Start of Available data
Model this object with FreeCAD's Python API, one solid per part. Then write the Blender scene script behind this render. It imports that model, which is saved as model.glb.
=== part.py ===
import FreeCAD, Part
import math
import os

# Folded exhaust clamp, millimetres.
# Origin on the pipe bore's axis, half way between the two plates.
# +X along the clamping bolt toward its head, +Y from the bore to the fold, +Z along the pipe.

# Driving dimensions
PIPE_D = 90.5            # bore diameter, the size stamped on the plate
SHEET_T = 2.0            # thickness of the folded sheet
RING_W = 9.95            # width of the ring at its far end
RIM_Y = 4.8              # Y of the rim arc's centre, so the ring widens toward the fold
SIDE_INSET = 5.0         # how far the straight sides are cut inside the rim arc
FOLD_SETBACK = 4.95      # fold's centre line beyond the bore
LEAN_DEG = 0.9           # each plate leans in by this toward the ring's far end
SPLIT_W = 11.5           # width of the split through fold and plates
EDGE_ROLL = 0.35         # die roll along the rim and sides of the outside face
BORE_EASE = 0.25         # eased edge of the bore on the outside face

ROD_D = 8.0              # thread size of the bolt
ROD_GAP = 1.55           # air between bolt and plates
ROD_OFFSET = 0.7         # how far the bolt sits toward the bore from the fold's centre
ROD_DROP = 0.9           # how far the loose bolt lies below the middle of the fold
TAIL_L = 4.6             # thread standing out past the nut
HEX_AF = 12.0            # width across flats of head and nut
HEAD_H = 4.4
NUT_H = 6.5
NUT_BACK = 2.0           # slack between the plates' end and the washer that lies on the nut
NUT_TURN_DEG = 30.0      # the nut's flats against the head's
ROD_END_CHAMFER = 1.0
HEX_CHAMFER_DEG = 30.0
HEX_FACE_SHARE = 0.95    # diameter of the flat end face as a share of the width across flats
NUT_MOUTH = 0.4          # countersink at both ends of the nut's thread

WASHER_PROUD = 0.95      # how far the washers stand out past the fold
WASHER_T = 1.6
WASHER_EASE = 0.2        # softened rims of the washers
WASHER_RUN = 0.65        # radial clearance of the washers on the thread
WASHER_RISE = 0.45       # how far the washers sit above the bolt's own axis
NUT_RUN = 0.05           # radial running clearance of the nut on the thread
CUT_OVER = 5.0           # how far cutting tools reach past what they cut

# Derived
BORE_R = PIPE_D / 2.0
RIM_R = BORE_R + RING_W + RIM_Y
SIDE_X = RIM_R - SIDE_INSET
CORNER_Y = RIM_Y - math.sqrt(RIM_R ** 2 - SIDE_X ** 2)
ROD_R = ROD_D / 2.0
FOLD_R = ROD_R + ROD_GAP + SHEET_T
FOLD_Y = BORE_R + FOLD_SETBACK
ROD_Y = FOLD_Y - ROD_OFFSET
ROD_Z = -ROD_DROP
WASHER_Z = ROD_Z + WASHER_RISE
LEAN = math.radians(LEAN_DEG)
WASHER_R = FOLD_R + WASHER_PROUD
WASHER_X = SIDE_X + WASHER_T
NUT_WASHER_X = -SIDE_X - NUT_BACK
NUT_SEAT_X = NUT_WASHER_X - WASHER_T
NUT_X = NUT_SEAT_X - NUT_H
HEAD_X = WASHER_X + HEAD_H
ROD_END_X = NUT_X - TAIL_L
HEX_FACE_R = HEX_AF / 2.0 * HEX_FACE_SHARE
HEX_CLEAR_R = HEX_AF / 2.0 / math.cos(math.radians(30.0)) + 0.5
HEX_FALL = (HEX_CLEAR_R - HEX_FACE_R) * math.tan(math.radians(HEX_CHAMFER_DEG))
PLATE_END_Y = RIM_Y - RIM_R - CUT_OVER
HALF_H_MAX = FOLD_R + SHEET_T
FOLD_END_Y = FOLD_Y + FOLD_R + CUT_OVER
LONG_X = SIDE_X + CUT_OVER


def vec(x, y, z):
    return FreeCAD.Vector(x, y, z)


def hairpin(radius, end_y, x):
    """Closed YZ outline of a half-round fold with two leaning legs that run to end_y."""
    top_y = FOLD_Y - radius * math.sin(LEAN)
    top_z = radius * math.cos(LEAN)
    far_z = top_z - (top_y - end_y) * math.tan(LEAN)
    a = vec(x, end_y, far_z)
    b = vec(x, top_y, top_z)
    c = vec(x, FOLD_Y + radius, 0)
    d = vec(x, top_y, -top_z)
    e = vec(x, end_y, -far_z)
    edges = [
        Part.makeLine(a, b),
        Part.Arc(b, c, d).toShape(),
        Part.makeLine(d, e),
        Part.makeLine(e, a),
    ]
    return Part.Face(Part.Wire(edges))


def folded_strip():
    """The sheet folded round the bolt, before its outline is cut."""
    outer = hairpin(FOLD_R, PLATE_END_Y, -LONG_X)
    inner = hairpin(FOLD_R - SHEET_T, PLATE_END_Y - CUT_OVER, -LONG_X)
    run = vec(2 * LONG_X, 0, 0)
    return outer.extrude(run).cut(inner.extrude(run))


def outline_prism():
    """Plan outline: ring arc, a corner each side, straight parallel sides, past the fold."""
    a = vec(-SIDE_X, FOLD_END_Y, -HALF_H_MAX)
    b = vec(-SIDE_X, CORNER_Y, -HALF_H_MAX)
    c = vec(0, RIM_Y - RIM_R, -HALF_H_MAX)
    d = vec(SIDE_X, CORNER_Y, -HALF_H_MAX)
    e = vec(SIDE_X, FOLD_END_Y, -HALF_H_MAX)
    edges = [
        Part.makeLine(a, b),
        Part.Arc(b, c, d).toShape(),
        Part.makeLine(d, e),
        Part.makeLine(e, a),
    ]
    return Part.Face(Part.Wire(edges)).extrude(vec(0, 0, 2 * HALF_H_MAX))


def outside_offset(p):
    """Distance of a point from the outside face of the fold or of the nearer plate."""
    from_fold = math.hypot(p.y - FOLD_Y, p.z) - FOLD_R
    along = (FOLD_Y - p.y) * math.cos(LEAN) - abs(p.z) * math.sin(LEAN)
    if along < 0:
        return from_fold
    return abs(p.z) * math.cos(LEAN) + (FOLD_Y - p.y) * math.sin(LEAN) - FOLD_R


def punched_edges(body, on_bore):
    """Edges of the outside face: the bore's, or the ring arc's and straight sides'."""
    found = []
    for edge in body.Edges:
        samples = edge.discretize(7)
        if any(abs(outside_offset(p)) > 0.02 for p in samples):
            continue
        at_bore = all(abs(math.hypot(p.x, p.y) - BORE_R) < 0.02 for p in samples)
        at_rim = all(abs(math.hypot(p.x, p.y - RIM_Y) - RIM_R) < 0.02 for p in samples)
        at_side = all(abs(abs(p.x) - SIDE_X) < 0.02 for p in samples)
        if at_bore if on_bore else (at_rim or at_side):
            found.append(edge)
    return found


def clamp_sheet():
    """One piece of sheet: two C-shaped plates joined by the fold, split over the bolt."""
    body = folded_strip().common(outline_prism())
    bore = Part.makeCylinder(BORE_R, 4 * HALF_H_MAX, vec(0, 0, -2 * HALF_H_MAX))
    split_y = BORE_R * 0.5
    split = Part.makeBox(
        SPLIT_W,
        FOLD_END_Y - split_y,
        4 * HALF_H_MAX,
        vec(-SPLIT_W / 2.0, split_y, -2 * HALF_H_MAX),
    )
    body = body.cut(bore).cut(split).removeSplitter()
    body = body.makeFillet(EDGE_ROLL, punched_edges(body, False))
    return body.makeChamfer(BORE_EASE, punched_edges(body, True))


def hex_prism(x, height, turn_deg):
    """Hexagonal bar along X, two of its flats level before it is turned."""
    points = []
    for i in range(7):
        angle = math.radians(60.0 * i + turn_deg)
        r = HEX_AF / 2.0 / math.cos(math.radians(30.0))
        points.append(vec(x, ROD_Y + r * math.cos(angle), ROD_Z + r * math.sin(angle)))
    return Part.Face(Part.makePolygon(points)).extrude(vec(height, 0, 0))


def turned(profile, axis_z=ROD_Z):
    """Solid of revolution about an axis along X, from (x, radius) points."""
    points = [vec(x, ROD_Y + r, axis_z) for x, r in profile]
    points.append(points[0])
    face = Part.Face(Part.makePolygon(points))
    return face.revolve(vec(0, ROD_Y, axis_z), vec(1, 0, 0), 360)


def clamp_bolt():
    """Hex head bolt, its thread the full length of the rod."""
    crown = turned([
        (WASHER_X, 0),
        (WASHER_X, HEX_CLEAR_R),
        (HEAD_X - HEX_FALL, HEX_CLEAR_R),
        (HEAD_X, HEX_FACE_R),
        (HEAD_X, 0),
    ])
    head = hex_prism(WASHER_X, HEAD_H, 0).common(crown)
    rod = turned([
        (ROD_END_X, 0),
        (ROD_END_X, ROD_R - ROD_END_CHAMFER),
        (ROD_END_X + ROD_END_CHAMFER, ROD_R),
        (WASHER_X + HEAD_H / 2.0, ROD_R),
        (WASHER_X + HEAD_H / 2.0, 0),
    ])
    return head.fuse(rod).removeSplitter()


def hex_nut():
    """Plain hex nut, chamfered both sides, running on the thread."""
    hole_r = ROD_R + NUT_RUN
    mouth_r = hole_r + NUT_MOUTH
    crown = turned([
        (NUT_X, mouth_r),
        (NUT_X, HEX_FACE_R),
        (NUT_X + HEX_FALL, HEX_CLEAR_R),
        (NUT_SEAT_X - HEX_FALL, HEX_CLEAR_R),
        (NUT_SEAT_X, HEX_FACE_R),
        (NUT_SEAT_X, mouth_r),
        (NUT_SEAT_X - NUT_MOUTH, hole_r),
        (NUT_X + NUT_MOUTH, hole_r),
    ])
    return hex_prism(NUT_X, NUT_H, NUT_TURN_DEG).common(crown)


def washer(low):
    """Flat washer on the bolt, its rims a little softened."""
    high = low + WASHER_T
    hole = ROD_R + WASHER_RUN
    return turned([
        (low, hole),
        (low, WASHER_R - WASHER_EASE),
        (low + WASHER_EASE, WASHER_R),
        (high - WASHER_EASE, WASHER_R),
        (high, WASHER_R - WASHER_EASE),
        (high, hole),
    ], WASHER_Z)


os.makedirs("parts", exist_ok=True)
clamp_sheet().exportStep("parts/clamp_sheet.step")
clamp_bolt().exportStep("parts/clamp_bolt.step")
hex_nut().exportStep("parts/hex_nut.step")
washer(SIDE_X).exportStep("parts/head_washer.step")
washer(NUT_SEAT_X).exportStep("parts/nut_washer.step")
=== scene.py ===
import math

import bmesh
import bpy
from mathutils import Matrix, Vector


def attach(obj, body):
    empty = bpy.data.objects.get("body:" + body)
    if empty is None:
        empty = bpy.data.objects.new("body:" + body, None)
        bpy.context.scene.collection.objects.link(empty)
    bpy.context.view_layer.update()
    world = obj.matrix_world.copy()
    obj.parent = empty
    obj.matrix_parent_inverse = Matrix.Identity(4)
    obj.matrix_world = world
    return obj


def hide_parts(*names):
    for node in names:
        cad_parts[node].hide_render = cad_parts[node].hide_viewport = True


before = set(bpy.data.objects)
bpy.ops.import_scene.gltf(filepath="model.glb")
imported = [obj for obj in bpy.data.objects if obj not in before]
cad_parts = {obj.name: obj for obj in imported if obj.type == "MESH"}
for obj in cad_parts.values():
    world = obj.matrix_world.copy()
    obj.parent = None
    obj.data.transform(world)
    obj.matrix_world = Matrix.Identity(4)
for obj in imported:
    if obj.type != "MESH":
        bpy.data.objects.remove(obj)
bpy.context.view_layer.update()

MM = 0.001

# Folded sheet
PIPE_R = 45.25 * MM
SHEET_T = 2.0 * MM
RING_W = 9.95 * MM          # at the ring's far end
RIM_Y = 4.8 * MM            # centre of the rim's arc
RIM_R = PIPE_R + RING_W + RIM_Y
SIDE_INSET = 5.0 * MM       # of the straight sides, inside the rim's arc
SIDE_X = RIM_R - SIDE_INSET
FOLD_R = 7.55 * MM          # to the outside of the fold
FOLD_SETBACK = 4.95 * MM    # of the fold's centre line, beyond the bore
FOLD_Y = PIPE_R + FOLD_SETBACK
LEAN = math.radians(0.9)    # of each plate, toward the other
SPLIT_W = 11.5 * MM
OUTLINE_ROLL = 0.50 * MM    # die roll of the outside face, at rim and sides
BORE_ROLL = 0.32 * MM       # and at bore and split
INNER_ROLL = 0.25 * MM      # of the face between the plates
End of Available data
Start of Available data
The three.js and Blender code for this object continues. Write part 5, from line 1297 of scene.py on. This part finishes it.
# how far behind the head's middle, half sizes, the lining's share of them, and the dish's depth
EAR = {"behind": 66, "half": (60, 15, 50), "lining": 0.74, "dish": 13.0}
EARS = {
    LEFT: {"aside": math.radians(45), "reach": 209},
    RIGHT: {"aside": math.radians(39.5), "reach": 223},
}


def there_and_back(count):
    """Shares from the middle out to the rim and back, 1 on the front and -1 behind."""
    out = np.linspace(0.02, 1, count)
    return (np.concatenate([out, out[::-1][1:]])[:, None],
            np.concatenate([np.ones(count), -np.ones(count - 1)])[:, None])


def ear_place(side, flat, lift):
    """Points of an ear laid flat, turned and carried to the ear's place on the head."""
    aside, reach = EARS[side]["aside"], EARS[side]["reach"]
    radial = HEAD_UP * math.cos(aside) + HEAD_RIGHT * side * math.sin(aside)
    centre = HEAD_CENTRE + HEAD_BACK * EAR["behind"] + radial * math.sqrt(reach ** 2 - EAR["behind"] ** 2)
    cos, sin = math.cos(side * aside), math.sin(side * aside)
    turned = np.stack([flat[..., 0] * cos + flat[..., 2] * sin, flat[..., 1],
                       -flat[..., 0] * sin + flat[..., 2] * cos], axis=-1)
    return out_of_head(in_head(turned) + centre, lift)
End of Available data
Start of Available data
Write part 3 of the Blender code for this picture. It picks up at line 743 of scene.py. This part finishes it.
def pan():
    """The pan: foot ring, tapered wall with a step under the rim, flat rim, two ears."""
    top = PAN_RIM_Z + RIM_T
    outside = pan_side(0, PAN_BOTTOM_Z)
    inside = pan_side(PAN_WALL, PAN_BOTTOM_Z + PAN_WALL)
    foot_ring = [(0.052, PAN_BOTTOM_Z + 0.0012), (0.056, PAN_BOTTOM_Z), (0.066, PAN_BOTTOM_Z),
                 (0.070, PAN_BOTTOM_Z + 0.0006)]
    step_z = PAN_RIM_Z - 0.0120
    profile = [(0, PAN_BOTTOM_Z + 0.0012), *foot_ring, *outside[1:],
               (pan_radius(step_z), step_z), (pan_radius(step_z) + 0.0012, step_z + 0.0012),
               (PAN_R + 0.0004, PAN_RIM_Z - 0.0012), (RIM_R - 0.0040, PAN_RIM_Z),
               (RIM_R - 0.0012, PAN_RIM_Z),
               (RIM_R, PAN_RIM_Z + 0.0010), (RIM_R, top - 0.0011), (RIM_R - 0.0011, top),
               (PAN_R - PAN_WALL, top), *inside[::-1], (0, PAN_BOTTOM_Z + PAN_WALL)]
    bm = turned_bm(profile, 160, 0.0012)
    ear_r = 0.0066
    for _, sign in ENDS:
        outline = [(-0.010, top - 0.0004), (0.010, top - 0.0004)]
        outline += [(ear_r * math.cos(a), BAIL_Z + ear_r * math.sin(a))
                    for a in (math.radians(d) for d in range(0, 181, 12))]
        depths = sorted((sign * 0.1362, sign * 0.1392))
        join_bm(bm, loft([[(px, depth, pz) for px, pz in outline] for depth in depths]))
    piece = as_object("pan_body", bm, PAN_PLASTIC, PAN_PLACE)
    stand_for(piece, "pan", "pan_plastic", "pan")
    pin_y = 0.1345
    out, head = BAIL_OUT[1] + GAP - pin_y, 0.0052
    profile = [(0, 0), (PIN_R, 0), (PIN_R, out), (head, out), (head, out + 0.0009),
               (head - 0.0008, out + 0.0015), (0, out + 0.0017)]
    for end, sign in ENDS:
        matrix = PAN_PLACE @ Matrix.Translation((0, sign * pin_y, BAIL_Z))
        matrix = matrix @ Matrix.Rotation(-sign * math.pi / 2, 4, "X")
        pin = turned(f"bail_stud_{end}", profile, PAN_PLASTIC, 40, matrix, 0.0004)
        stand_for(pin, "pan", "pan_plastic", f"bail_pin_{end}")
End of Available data
## Work to be completed
Give back, word for word, each line from the one containing "return hex_prism(NUT_X, NUT_H, NUT_TURN_DEG).common(crown)" down to the one containing "imported = [obj", including those two lines.

## Problem solution
    return hex_prism(NUT_X, NUT_H, NUT_TURN_DEG).common(crown)


def washer(low):
    """Flat washer on the bolt, its rims a little softened."""
    high = low + WASHER_T
    hole = ROD_R + WASHER_RUN
    return turned([
        (low, hole),
        (low, WASHER_R - WASHER_EASE),
        (low + WASHER_EASE, WASHER_R),
        (high - WASHER_EASE, WASHER_R),
        (high, WASHER_R - WASHER_EASE),
        (high, hole),
    ], WASHER_Z)


os.makedirs("parts", exist_ok=True)
clamp_sheet().exportStep("parts/clamp_sheet.step")
clamp_bolt().exportStep("parts/clamp_bolt.step")
hex_nut().exportStep("parts/hex_nut.step")
washer(SIDE_X).exportStep("parts/head_washer.step")
washer(NUT_SEAT_X).exportStep("parts/nut_washer.step")
=== scene.py ===
import math

import bmesh
import bpy
from mathutils import Matrix, Vector


def attach(obj, body):
    empty = bpy.data.objects.get("body:" + body)
    if empty is None:
        empty = bpy.data.objects.new("body:" + body, None)
        bpy.context.scene.collection.objects.link(empty)
    bpy.context.view_layer.update()
    world = obj.matrix_world.copy()
    obj.parent = empty
    obj.matrix_parent_inverse = Matrix.Identity(4)
    obj.matrix_world = world
    return obj


def hide_parts(*names):
    for node in names:
        cad_parts[node].hide_render = cad_parts[node].hide_viewport = True


before = set(bpy.data.objects)
bpy.ops.import_scene.gltf(filepath="model.glb")
imported = [obj for obj in bpy.data.objects if obj not in before]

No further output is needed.